Rows from an object dataset -
BEGIN

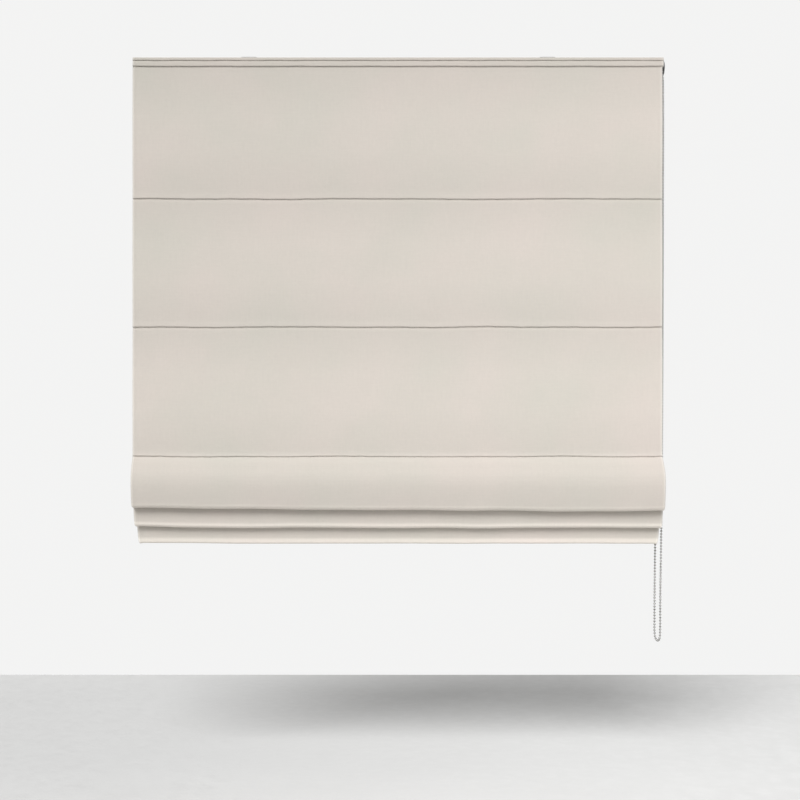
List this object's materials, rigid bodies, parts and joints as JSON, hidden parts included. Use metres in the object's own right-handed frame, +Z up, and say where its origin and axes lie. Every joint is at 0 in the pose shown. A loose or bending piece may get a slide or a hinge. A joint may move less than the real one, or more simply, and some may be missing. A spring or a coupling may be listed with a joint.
{
  "type": "roman blind",
  "caption": "Roman blind in plain cloth, part raised into soft folds at the bottom, with rod pockets, a slim headrail and a looped bead chain at one side.",
  "frame": {"origin": "middle of the plane that the two head brackets are screwed to, which is the top of the blind", "axes": "+X to the right along the headrail, towards the chain; +Y to the window; +Z up. The front of the cloth faces -Y."},
  "size_m": [1.0665, 0.0712, 1.177],
  "materials": {
    "rail_aluminium": "anodised satin extrusion",
    "bracket_steel": "zinc plated pressed steel",
    "shaft_steel": "drawn steel",
    "grey_plastic": "moulded, fine spark texture",
    "white_plastic": "moulded acetal",
    "clear_plastic": "moulded, milky",
    "soft_cap": "soft vinyl",
    "pocket_tape": "woven polyester tape",
    "glass_fibre": "pultruded rod",
    "face_cloth": "warm light grey plain weave",
    "lining_cloth": "ivory sateen lining",
    "fastening_tape": "hook and loop tape",
    "braided_cord": "braided polyester",
    "chain_metal": "nickel plated beads"
  },
  "bodies": {
    "head": {"bead_chain": "chain_metal", "chain_connector": "clear_plastic", "chain_guard": "grey_plastic", "clutch_spindle": "shaft_steel", "control_housing": "grey_plastic", "cord_cassette_left": "white_plastic", "cord_cassette_middle": "white_plastic", "cord_cassette_right": "white_plastic", "face_fabric": "face_cloth", "head_bracket_left": "bracket_steel", "head_bracket_right": "bracket_steel", "headrail": "rail_aluminium", "hook_tape": "fastening_tape", "idle_end_cap": "grey_plastic", "lever_rivets": "bracket_steel", "lift_cord_left": "braided_cord", "lift_cord_middle": "braided_cord", "lift_cord_right": "braided_cord", "lining": "lining_cloth", "loop_tape": "fastening_tape"},
    "stack": {"cord_connectors": "clear_plastic", "bottom_bar": "rail_aluminium", "bottom_bar_caps": "soft_cap", "rod_3": "glass_fibre", "rod_3_pocket": "pocket_tape", "rod_3_caps": "soft_cap", "rod_3_rings": "clear_plastic", "rod_4": "glass_fibre", "rod_4_pocket": "pocket_tape", "rod_4_caps": "soft_cap", "rod_4_rings": "clear_plastic", "rod_5": "glass_fibre", "rod_5_pocket": "pocket_tape", "rod_5_caps": "soft_cap", "rod_5_rings": "clear_plastic"},
    "rod_1_body": {"rod_1": "glass_fibre", "rod_1_pocket": "pocket_tape", "rod_1_caps": "soft_cap", "rod_1_rings": "clear_plastic"},
    "rod_2_body": {"rod_2": "glass_fibre", "rod_2_pocket": "pocket_tape", "rod_2_caps": "soft_cap", "rod_2_rings": "clear_plastic"},
    "drive": {"drive_shaft": "shaft_steel", "chain_wheel": "white_plastic", "wrap_spring": "shaft_steel", "cord_spool_left": "white_plastic", "cord_spool_middle": "white_plastic", "cord_spool_right": "white_plastic"},
    "lever_left": {"release_lever_left": "grey_plastic"},
    "lever_right": {"release_lever_right": "grey_plastic"}
  },
  "joints": [
    {"name": "lift", "type": "slide", "parent": "head", "child": "stack", "axis": [0, 0, 1], "range_m": [0, 0.7029], "deforming": ["face_fabric", "lining", "lift_cord_left", "lift_cord_middle", "lift_cord_right"]},
    {"name": "rod_1_lift", "type": "slide", "parent": "head", "child": "rod_1_body", "axis": [0, 0, 1], "range_m": [0, 0.239], "deforming": ["face_fabric", "lining", "lift_cord_left", "lift_cord_middle", "lift_cord_right"]},
    {"name": "rod_2_lift", "type": "slide", "parent": "head", "child": "rod_2_body", "axis": [0, 0, 1], "range_m": [0, 0.4712], "deforming": ["face_fabric", "lining", "lift_cord_left", "lift_cord_middle", "lift_cord_right"]},
    {"name": "drive_turn", "type": "hinge", "parent": "head", "child": "drive", "pos_m": [0, 0, -0.0215], "axis": [1, 0, 0], "range_deg": [-6104, 0]},
    {"name": "lever_left_turn", "type": "hinge", "parent": "head", "child": "lever_left", "pos_m": [-0.3, 0.0035, 0], "axis": [0, 0, 1], "range_deg": [0, 90]},
    {"name": "lever_right_turn", "type": "hinge", "parent": "head", "child": "lever_right", "pos_m": [0.3, 0.0035, 0], "axis": [0, 0, 1], "range_deg": [0, 90]}
  ],
  "couplings": [
    {"joint": "rod_1_lift", "follows": "lift", "ratio": 0.33931},
    {"joint": "rod_2_lift", "follows": "lift", "ratio": 0.66965},
    {"joint": "drive_turn", "follows": "lift", "rad_per_m": -151.52}
  ]
}
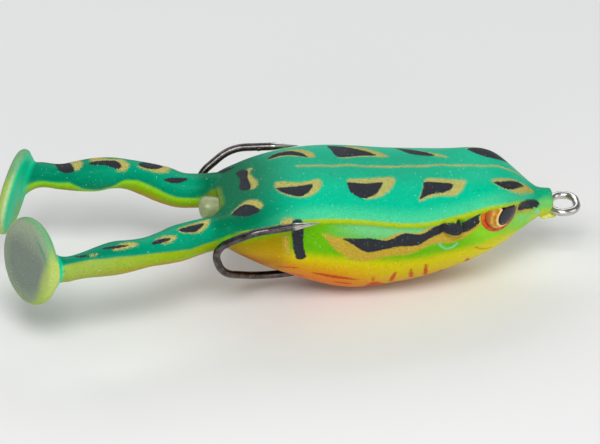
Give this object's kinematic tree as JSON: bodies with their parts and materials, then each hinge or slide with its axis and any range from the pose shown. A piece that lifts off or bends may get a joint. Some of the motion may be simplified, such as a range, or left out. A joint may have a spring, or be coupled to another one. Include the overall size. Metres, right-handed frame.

END

WHAT YOU WILL DO -
The answer is the number of lines in the preceding material that hold "joints"; write that number and nothing else.

SOLUTION TO THIS TASK -
2